For Williams, the incentives are unusually flexible. She does not need tennis financially, and she does not need it for fame. That gives her the rare ability to treat a comeback as optional, rather than necessary. If she plays again, it can be on her terms: selective events, controlled scheduling, and a story framed around possibility rather than obligation.

For the tennis ecosystem, the incentives are obvious. Even the hint of Serena returning boosts attention around tournaments, television windows, and sponsors. It also energizes a generation of fans who discovered the sport through her dominance. The sport benefits from the conversation even if she never steps on court.

For brands and partners, Williams remains one of the few athletes whose credibility spans performance, entrepreneurship, and cultural visibility. A public health-focused campaign timed to the biggest sports broadcast of the year is a reminder that she still moves mass attention, which can be more valuable than match results.

Behind the headline: stakeholders and the pressure points

This story has more stakeholders than it appears.

Tournament organizers and broadcasters would love a “Serena return” headline, but they also risk backlash if they overhype speculation. Rival players and the players’ association are sensitive to fairness questions, even when a returning legend follows every rule. Fans are divided between excitement and skepticism, and that split can shape how a comeback is received.

There’s also a reputational layer for Williams herself. A return that looks like a marketing stunt could dilute her legacy. A return that looks like a serious competitive choice could enhance it, even if she never wins another title. The difference will come down to one thing: the level of commitment she signals through scheduling and preparation.

What we still don’t know

The public has a lot of inputs, but not the one that matters most: intent.

Key unknowns include:

  • Whether Williams has resumed high-intensity training with the goal of entering tournaments

  • Which surface and events she would target, if any

  • How she would balance competition with her current business and family priorities

  • Whether the testing-pool step was taken to preserve optionality rather than to launch a plan

Until there is an entry list, a confirmed appearance, or a clear announcement, everything remains possibility rather than plan.
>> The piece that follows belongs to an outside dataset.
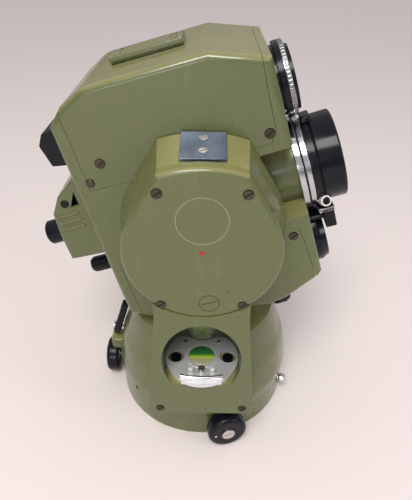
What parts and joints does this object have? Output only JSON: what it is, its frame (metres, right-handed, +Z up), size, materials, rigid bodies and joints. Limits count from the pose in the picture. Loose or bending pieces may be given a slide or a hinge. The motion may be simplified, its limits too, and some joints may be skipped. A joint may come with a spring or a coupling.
{
  "type": "theodolite",
  "caption": "Olive optical theodolite with a distance meter over its tilting telescope, on a rotating bell and a base with levelling knobs.",
  "frame": {"origin": "centre of the base on the table, on the vertical axis", "axes": "+Z up the vertical axis, +X the way the objective looks, +Y away from the circular level"},
  "size_m": [0.1919, 0.1575, 0.253],
  "materials": {
    "olive_enamel": "olive-green satin enamel",
    "black_enamel": "black satin enamel",
    "chrome": "polished chrome",
    "steel": "bright turned steel",
    "dark_screw": "browned slotted screws",
    "aluminium": "plain machined",
    "brass": "plain turned",
    "lens_glass": "coated optical glass",
    "circle_glass": "divided glass circle",
    "vial_glass": "green level vial",
    "red_mark": "red paint",
    "board_green": "circuit board"
  },
  "bodies": {
    "base": {"base_plate": "aluminium", "base_ring": "olive_enamel", "base_screws": "dark_screw", "stop_pin": "steel", "axis_bush": "brass", "horizontal_circle": "circle_glass"},
    "levelling_1": {"levelling_knob_1": "black_enamel", "levelling_shaft_1": "steel"},
    "levelling_2": {"levelling_knob_2": "black_enamel", "levelling_shaft_2": "steel"},
    "levelling_3": {"levelling_knob_3": "black_enamel", "levelling_shaft_3": "steel"},
    "alidade": {"bell_housing": "olive_enamel", "spindle": "steel", "near_standard": "olive_enamel", "front_panel": "olive_enamel", "far_standard": "olive_enamel", "near_cover": "olive_enamel", "far_cover": "olive_enamel", "cover_plug": "olive_enamel", "height_mark": "red_mark", "cover_screws": "dark_screw", "top_plate": "black_enamel", "top_plate_screws": "steel", "trunnion_bushes": "brass", "level_plate": "chrome", "level_vial": "vial_glass", "level_screws": "brass", "level_adjuster": "chrome", "clamp_housing": "olive_enamel", "clamp_pin": "steel"},
    "clamp_lever": {"clamp_lever": "black_enamel"},
    "tangent_knob": {"tangent_knob": "black_enamel"},
    "vertical_tangent_knob": {"vertical_tangent_knob": "black_enamel"},
    "vertical_clamp_knob": {"vertical_clamp_knob": "black_enamel"},
    "telescope": {"telescope_tube": "olive_enamel", "trunnions": "steel", "vertical_circle": "circle_glass", "objective_cell": "chrome", "objective_lens": "lens_glass", "sunshade": "black_enamel", "reticle_cell": "brass", "housing_frame": "olive_enamel", "upper_hood": "olive_enamel", "lower_hood": "olive_enamel", "hood_screws": "dark_screw", "circuit_board": "board_green", "accessory_bar": "olive_enamel", "bar_screws": "steel", "upper_optic_cell": "black_enamel", "upper_optic_ring": "chrome", "lower_optic_cell": "black_enamel", "meter_lenses": "lens_glass", "objective_bracket": "black_enamel", "eyepiece_box": "olive_enamel", "display_hood": "black_enamel"},
    "focus_ring": {"focus_ring": "black_enamel"},
    "focusing_lens": {"focusing_lens": "lens_glass"},
    "eyepiece": {"eyepiece": "black_enamel"},
    "signal_knob": {"signal_knob": "black_enamel"}
  },
  "joints": [
    {"name": "azimuth", "type": "hinge", "parent": "base", "child": "alidade", "pos_m": [0, 0, 0.05], "axis": [0, 0, 1], "continuous": true},
    {"name": "tilt", "type": "hinge", "parent": "alidade", "child": "telescope", "pos_m": [0, 0, 0.1622], "axis": [0, -1, 0], "range_deg": [-32, 16]},
    {"name": "horizontal_clamp", "type": "hinge", "parent": "alidade", "child": "clamp_lever", "pos_m": [-0.0625, 0, 0.043], "axis": [-0.9511, 0, 0.309], "range_deg": [-30, 30]},
    {"name": "horizontal_tangent", "type": "hinge", "parent": "alidade", "child": "tangent_knob", "pos_m": [0.05563, 0.02248, 0.06], "axis": [0.9272, 0.3746, 0], "range_deg": [-180, 180]},
    {"name": "vertical_tangent", "type": "hinge", "parent": "alidade", "child": "vertical_tangent_knob", "pos_m": [-0.015, 0.071, 0.092], "axis": [0, 1, 0], "range_deg": [-180, 180]},
    {"name": "vertical_clamp", "type": "hinge", "parent": "alidade", "child": "vertical_clamp_knob", "pos_m": [0.015, 0.071, 0.092], "axis": [0, 1, 0], "range_deg": [-60, 60]},
    {"name": "focus", "type": "hinge", "parent": "telescope", "child": "focus_ring", "pos_m": [-0.09014, 0, 0.13221], "axis": [0.9489, 0, 0.3156], "range_deg": [-150, 150]},
    {"name": "focusing_slide", "type": "slide", "parent": "telescope", "child": "focusing_lens", "axis": [0.9489, 0, 0.3156], "range_m": [-0.005, 0.005]},
    {"name": "dioptre", "type": "hinge", "parent": "telescope", "child": "eyepiece", "pos_m": [-0.09489, 0, 0.13064], "axis": [0.9489, 0, 0.3156], "range_deg": [-90, 90]},
    {"name": "signal_level", "type": "hinge", "parent": "telescope", "child": "signal_knob", "pos_m": [-0.06549, 0, 0.10564], "axis": [0.9489, 0, 0.3156], "range_deg": [-135, 135]},
    {"name": "levelling_1", "type": "hinge", "parent": "base", "child": "levelling_1", "pos_m": [0.01492, -0.05811, 0.014], "axis": [0.2487, -0.9686, 0], "range_deg": [-90, 90]},
    {"name": "levelling_2", "type": "hinge", "parent": "base", "child": "levelling_2", "pos_m": [-0.06, 0, 0.014], "axis": [-1, 0, 0], "range_deg": [-90, 90]},
    {"name": "levelling_3", "type": "hinge", "parent": "base", "child": "levelling_3", "pos_m": [0.03677, 0.04741, 0.014], "axis": [0.6129, 0.7902, 0], "range_deg": [-90, 90]}
  ],
  "couplings": [
    {"joint": "focusing_slide", "follows": "focus", "m_per_rad": 0.0019}
  ]
}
The bigger Serena Williams story in 2026: business, ownership, and influence

Even if she never returns to tennis, Williams is entering a new phase of sports power. She has continued expanding her investment footprint through her venture activity and has moved deeper into sports ownership, including ties to a new professional women’s basketball franchise set to begin play in the 2026 season. That matters because it positions her less as a retired athlete and more as a long-term decision-maker in the business of sports.

In that context, the comeback chatter is almost a side plot. Williams’ influence is no longer limited to the court. Her name can elevate a league, validate a product category, and attract institutional attention to women’s sports in a way few figures can.

What happens next: realistic scenarios and triggers to watch

  1. A quiet confirmation: she appears on an official tournament entry list, immediately converting speculation into reality.

  2. A one-off appearance: a limited exhibition or selective event serves as a test without committing to a full schedule.

  3. A clear denial: Williams reiterates, firmly, that she is not returning, cooling the story quickly.

  4. A staged rollout: she pairs a return announcement with a documentary-style narrative and controlled media access.

  5. No resolution for months: she stays in the testing pool to keep the option alive, while focusing on business and family.

For now, the most accurate framing is simple: Serena Williams has not announced a comeback, but she has taken steps that keep the door open. And in sports, an open door from a legend is enough to set the whole room talking.